Let $u_t$ be a time dependant vector field on a Riemannian mfd $M$ with integral curve $\gamma_t$ such that $\gamma'_t=u_t(\gamma_t)$ and $\gamma_0=a\in M$.
It is true that$\frac{D}{dt}(u_t(\gamma_t))=\partial_tu+\nabla_{u_t}u_t$ (along $\gamma$)?

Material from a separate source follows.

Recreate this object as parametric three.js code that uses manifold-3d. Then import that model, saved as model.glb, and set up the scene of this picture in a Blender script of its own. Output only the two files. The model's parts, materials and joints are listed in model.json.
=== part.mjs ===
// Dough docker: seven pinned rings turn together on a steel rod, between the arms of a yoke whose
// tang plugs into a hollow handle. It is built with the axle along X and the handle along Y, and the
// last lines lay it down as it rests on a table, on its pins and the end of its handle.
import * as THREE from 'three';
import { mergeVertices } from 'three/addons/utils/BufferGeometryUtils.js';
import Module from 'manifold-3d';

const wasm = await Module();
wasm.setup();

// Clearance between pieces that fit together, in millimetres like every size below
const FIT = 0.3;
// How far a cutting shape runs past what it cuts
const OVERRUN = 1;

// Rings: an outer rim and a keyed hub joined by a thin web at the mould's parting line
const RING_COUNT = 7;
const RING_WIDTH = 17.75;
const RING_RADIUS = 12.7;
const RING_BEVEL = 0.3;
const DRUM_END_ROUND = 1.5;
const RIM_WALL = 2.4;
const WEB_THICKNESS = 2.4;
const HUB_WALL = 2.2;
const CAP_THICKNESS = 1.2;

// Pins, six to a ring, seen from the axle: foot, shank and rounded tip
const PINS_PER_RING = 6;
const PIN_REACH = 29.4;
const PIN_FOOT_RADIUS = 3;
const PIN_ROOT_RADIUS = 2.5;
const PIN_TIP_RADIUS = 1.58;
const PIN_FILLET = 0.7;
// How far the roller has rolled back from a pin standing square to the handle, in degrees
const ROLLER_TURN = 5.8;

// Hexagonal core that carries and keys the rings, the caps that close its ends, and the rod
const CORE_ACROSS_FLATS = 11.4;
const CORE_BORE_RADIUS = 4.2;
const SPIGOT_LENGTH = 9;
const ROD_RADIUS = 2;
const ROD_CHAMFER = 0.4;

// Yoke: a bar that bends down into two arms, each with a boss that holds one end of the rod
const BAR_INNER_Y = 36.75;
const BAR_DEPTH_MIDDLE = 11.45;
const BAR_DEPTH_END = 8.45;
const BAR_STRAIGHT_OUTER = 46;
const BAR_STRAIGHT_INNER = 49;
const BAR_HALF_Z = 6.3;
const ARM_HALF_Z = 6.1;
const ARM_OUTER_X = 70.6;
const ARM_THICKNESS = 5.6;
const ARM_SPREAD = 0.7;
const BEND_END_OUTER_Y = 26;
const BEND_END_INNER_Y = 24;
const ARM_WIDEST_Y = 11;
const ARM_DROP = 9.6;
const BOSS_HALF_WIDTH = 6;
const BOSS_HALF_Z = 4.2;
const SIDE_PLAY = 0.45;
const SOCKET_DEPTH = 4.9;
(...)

This is my computation: choosing a chart $(x_i)$ write $u_t(x)=u^i(x)\partial_i$ and $\gamma_t=\gamma^i_tx_i$. Then
$\frac{D}{dt}(u_t\circ\gamma_t)=(u^i_t\circ\gamma_t)'\partial_i+u^i_t\circ\gamma_t\nabla_{\gamma_t'}\partial_i=(\partial_tu^i_t\circ\gamma_t+Du^i_t(\gamma_t)[\gamma'_t])\partial_i+u^i_t\circ\gamma_t(\gamma_t^j)'\Gamma_{ij}^k\partial_k=$
(for simplicity of notation I stop writing $\circ\gamma_t$)
$=\partial_tu_t+(u_t^k\partial_ku^i_t)\partial_i+u^i_tu^j_t\Gamma_{ij}^k\partial_k$
which, by changing $i$ with $k$ in the second term, is equal to what I claimed.